Brazil Unrest, GOP Digs In, Happy Denmark

TURKEY REFUGEE DEAL TOPS EU SUMMIT

European Union leaders are gathering today to discuss a controversial deal with Turkey aimed at easing the ongoing refugee crisis. Negotiations are likely to be tough in Brussels, with European Council President Donald Tusk acknowledging a "catalogue of issues" still unresolved, the BBC reports. Turkish Prime Minister Ahmet Davutoglu is expected to join the talks tomorrow.

  • The Financial Times, meanwhile, believes that the EU and Turkey "are set for a collision" over Turkey's demands. As part of the deal, Ankara wants to reopen negotiations to enter the EU, something many members vehemently oppose, including Cyprus (part of which is occupied by Turkey).
  • Le Monde describes the "one for one" deal, which Davutoglu and German Chancellor Angela Merkel brought forward 10 days ago behind the backs of other EU leaders, as a move that "broke something inside Europe." Many leaders are now reportedly distrustful of Merkel and even more so of Turkish officials.

WORLDCRUNCH-TO-GO

Photo: Nelson Antoine/Xinhua/ZUMA

President Dilma Rousseff inspired protests across the country last night after appointing her predecessor Lula da Silva as her chief of staff. The appointment was quickly followed by a leaked conversation between the two leaders suggesting that the move's main purpose was to protect Lula from being charged with money laundering as part of the Petrobras corruption scandal. In an editorial today, Brazilian daily Folha de S. Paulo asks: "Is it possible to understand this exchange as anything but a deal between concerned parties to escape justice? Is the word ‘collusion' too strong to describe a president and an ex-president making a panicked rush to put together a desperate artifice to keep corruption from going unpunished, to paralyze the justice system, to keep the privileged above the law?"

Read the full piece, For Dilma And Lula, This Is The End.
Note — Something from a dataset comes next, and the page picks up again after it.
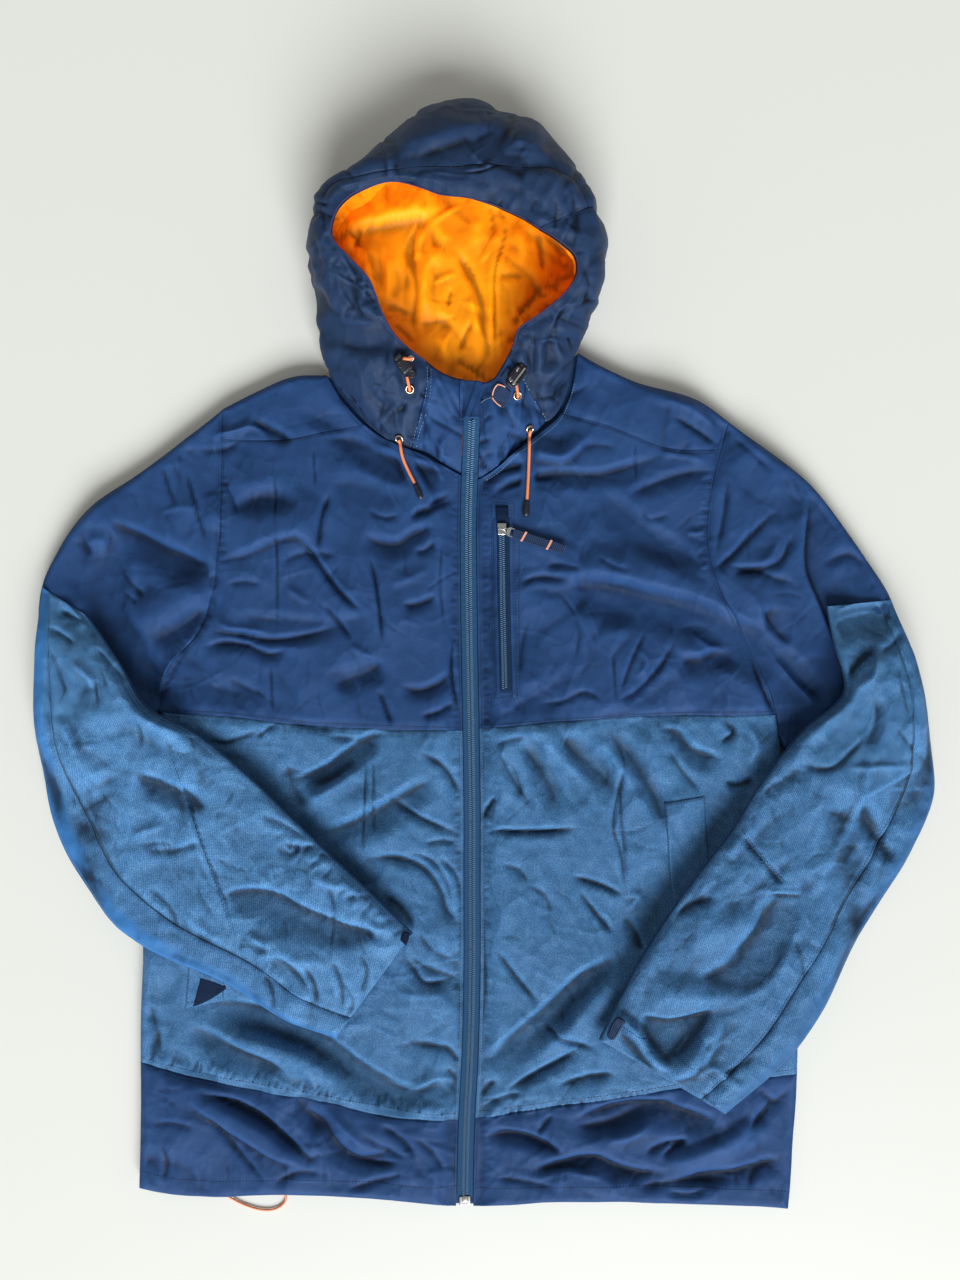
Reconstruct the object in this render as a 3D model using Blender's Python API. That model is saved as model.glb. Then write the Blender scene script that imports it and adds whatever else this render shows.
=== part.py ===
"""Hooded padded jacket lying face up and closed, sleeves folded forward over the fronts.

Lengths are in millimetres in the tables and become metres in the meshes. In the tables
x runs across the garment from the front zip (wearer's right is -x, the picture's left),
y runs up from the hem, z up from the surface the jacket lies on. Everything hangs on one
root empty, which carries the garment so that its box stands centred on the origin.
"""
import math

import bmesh
import bpy
import numpy as np
from mathutils import Matrix, Vector
from mathutils.bvhtree import BVHTree

MM = 0.001

# ---------------------------------------------------------------- driving sizes
WALL = 9.0            # padded panel: shell, wadding and lining together
BACK_TOP = 8.0        # the back panel fills z 0 to 8
FRONT_LOW = 8.4       # the front lies on it
CROWN = 2.0           # the wadding lifts the middle of a front panel by this much
SEAM_GAP = 0.34       # between two pieces that are sewn together
SEAM_DIP = 2.4        # how far the wadding is pinched at a seam
FOLD_R = 9.0          # rounding where a panel turns under at a side
ZIP_HALF = 8.0        # half the width of the two zip tapes
SLEEVE_BASE = 24.2    # underside of a forearm where it lies on the body
SLEEVE_HALF = 9.0     # half the thickness of the flattened forearm
HOOD_WALL = 5.0
LINING = 1.5
LINING_GAP = 2.8
CENTRE = (16.27, 517.58)   # middle of the garment's box, table frame (x, y)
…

JAPANESE HOSTAGE EMERGES IN VIDEO

A video posted yesterday on Facebook appears to show Japanese journalist Jumpei Yasuda, who was reportedly captured by the al-Nusra Front terror group after entering Syria from Turkey in June, Japan's Kyodo news agency reports. Early last year, the militant group beheaded two Japanese nationals.


EXTRA!

"Can Barbarin fall?" asks French-language weekly Tribune de Lyon on this week's cover, in reference to Lyon Archbishop Philippe Barbarin, who is accused of covering up acts of paedophilia. Cardinal Barbarin, one of France's top Catholic clerics, is accused of failing to act against 70-year-old priest Bernard Preynat in 2009, when he became aware that Preynat had sexually abused children between 1986 and 1991. Preynat, who was removed from duty in May, has been under official investigation since January. "I have never, never, never covered up acts of paedophilia," Barbarin told journalists at a press conference in Lourdes earlier this week. Read more from Le Blog.
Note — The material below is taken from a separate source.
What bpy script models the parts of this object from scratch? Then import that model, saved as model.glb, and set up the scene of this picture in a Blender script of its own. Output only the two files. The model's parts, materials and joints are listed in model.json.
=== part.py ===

GOP DIGS IN ON OBAMA'S SUPREME PICK

Republicans are predictably vowing to reject President Barack Obama's Supreme Court nominee, moderate appellate judge Merrick Garland. Majority Leader Mitch McConnell appeared on the Senate floor shortly after Obama's announcement yesterday, saying the party would refuse to even consider Garland during the hearing process, no matter his qualifications. The 63-year-old judge, who would replace late Justice Antonin Scalia, is a well-known figure in Washington legal circles and has drawn praise from members of both parties, The New York Timesreports. "I've selected a nominee who is widely recognized not only as one of America's sharpest legal minds, but someone who brings to his work a spirit of decency, modesty, integrity, even-handedness, and excellence," Obama said.


VERBATIM

"It would have been more humane to shoot me than to treat me like an animal," Norwegian mass murderer Anders Breivik told judges yesterday during his second day in court, AP reports. Breivik, who was sentenced to 21 years in prison (the maximum sentence in Norway, though it can later be extended) five years ago, is suing the government, claiming that his total isolation breaches human rights laws. He also said he would fight "to the death" for Nazi principles, which he claimed are "the only reasons" he's still alive.
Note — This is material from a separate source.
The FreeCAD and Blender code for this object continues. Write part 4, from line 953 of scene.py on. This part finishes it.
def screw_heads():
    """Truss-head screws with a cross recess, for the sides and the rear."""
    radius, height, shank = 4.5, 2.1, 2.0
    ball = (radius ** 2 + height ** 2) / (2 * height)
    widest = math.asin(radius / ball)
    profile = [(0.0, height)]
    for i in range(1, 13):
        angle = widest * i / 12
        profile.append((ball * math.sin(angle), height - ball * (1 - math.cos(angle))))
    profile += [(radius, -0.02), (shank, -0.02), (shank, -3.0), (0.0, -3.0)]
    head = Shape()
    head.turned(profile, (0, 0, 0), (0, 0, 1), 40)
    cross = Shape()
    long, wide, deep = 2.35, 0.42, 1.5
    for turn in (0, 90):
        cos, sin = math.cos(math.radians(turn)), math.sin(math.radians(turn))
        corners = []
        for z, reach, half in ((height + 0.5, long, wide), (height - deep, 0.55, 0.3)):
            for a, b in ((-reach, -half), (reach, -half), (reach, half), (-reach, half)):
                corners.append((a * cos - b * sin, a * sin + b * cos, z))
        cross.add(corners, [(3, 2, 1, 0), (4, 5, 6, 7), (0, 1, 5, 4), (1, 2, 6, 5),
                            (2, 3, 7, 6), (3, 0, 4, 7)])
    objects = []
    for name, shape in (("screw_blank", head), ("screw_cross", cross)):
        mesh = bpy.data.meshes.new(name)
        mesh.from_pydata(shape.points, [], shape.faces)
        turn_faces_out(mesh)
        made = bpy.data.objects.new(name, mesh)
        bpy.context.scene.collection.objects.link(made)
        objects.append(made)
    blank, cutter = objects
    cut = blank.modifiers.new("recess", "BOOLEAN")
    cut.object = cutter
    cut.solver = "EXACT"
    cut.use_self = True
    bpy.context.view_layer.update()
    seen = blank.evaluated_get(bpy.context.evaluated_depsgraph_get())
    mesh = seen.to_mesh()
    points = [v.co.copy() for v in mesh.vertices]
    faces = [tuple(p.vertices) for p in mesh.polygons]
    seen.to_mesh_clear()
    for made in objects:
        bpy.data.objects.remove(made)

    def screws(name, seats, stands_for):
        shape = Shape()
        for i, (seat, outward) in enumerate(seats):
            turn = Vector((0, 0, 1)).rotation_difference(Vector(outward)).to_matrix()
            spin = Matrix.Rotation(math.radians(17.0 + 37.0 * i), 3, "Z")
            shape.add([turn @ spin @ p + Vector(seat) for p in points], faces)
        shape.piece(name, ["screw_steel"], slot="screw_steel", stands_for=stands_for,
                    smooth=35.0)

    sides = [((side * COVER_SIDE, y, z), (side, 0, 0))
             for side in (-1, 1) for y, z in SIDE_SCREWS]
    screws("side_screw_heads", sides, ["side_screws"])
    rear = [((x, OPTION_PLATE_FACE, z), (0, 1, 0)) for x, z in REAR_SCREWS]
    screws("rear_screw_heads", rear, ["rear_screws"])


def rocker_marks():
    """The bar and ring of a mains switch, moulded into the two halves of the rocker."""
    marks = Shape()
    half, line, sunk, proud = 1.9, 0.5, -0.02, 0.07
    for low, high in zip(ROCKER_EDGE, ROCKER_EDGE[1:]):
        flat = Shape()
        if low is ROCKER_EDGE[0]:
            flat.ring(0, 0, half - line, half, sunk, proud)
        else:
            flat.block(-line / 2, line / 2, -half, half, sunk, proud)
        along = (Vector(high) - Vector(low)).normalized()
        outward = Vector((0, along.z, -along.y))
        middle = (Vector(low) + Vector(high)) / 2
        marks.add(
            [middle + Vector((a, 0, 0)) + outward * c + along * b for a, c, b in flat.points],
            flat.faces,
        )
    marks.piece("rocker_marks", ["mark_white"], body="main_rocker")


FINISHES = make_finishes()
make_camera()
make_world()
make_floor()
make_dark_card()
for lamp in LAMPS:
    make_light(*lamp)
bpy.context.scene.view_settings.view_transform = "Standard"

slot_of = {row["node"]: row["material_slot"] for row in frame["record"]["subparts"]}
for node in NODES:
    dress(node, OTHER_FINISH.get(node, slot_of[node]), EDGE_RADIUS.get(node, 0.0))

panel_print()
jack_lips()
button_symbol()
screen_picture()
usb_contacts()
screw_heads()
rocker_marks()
FAREWELL FRANK SINATRA JR.

Frank Sinatra Jr., who followed in his father's footsteps as a singer (though with less success) died of cardiac arrest yesterday while on tour in Daytona Beach, Florida, his sister Nancy Sinatra announced in a Facebook post. He was 72.


7.526

Denmark is the world's happiest country, with the Scandinavian country scoring 7.526 points out of 10 in the latest World Happiness Report.


KURDS CLAIM NEW REGION IN SYRIA

Syrian Kurds plan to declare a federal region in northern Syria after being excluded from peace talks aimed at ending the 5-year-old conflict, The Washington Postreports. The news has caused trepidation in neighboring Turkey and has been promptly dismissed by the government of Syrian President Bashar Assad and the rebels who oppose him, both fearing it would lead to a partition of the country. But Kurdish official Ahmad Araj said the establishment of a federal region that would effectively combine three Kurdish-led autonomous areas would help preserve national unity and prevent Syria from dividing along sectarian lines.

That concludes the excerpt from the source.